Theodore Ts'o Dec. 23, 2022, 5:08 a.m. UTC | #3
On Thu, Dec 22, 2022 at 10:08:59AM -0800, Darrick J. Wong wrote:
> 
> Question -- on a 1k-block filesystem, are the first 1024 bytes of the
> device *reserved* by ext4 for whatever bootloader crud goes in there?
> Or is that space undefined in the filesystem specification?
> 
> I never did figure that out when I was writing the ondisk specification
> that's in the kernel, but maybe you remember?

That's an interesting (and philosophical) question.  The ext2 file
system never had a formal specification, and this part of the file
system format was devised by Remy Card before I had gotten involved
with ext2.  (I first got started writing e2fsprogs; which replaced the
previous file system utilities, which were forked from minix's tools,
and which were quite inefficient.)

In favor of it being undefined, the first 1024 bytes are not part of
any block group in an ext2 file system with a 1k block size.  (The
first block group is composed of physical blocks 1 through 8192
inclusive when the block size is 1k.  Whereas if the blocksize is 4k,
the first block group is composed of physical blocks 0 through 32767.)
In addition, the status of the first 1024 bytes is not controlled by
an ext2 block allocation bitmap.

One could also argue that to the extent that ext2 was derived the ext
file system, which in turn was derived from Minix --- and Minix File
System (which does have a specification, explicitly states that "block
0" is reserved for the Bootloader, with "Block 1" being the location
of the superblock.  But Minix only supports a 1k blocksize, and
doesn't have the concept of FFS-style block (cylinder) groups.

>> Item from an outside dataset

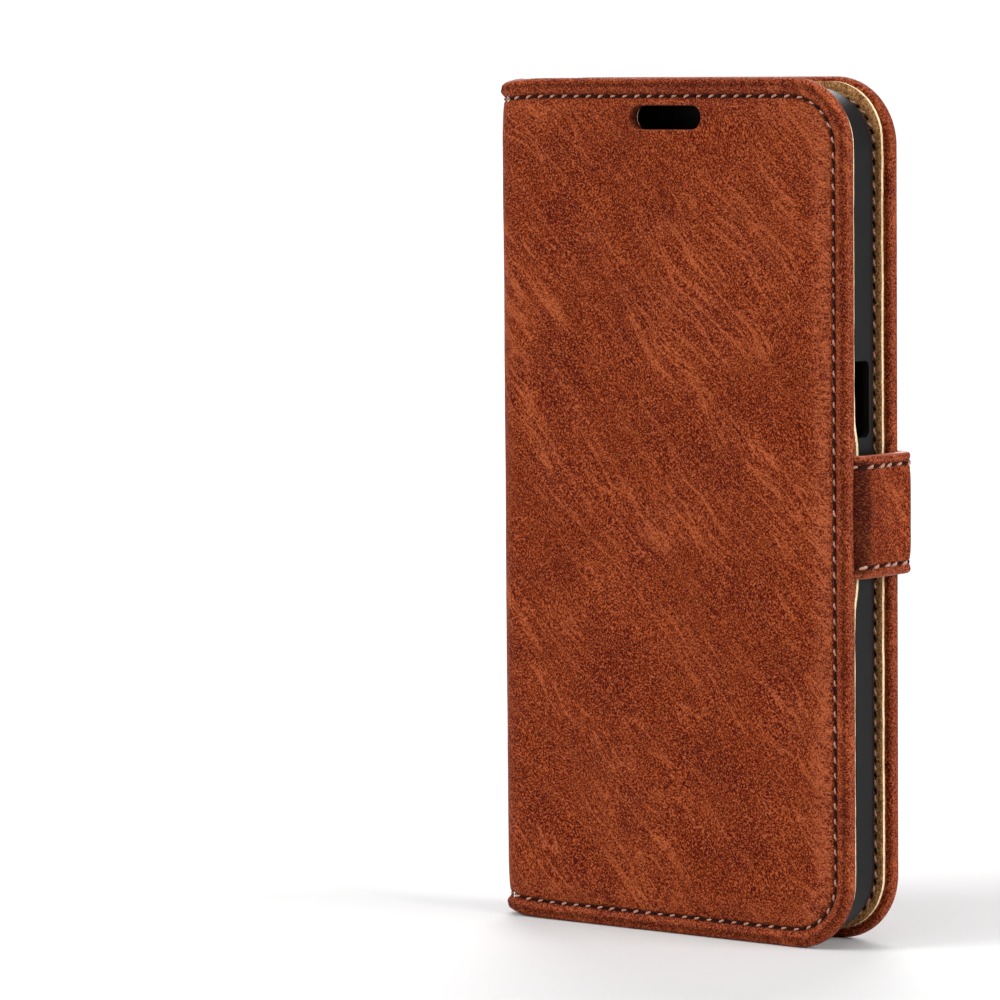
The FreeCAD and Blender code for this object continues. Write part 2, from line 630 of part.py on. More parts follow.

So I'd come down on the side which states that the first 1024 bytes
are "undefined" on a 1k block file system.

(One could also aruge that they are "undefined" on a 2k and 4k block
file system, but the first 1024 bytes are part of "block 0", and on 2k
and 4k block file systems, "block 0" is part of a block group.)

> If those first 1024 bytes are defined to be reserved in the ondisk
> format, then you could return a mapping for those bytes with the owner
> code set to EXT4_FMR_OWN_UNKNOWN.
> 
> If, however, the space is undefined, then going off this statement in
> the manpage:
> 
> "For example, if the low key (fsmap_head.fmh_keys[0]) is set to (8:0,
> 36864, 0, 0, 0), the filesystem  will  only  return  records for extents
> starting at or above 36 KiB on disk."
> 
> I think the 'at or above' clause means that ext4 should not pass back
> any mapping for the byte range 0-1023 on a 1k-block filesystem.

Sure, sounds good to me.

						- Ted
  

Patch

diff --git a/fs/ext4/balloc.c b/fs/ext4/balloc.c
index 8ff4b9192a9f..177ef6bd635a 100644
--- a/fs/ext4/balloc.c
+++ b/fs/ext4/balloc.c
@@ -56,7 +56,8 @@  void ext4_get_group_no_and_offset(struct super_block *sb, ext4_fsblk_t blocknr,
 	struct ext4_super_block *es = EXT4_SB(sb)->s_es;
 	ext4_grpblk_t offset;
 
-	blocknr = blocknr - le32_to_cpu(es->s_first_data_block);
+	blocknr = blocknr > le32_to_cpu(es->s_first_data_block) ?
+		blocknr - le32_to_cpu(es->s_first_data_block) : 0;
 	offset = do_div(blocknr, EXT4_BLOCKS_PER_GROUP(sb)) >>
 		EXT4_SB(sb)->s_cluster_bits;
 	if (offsetp)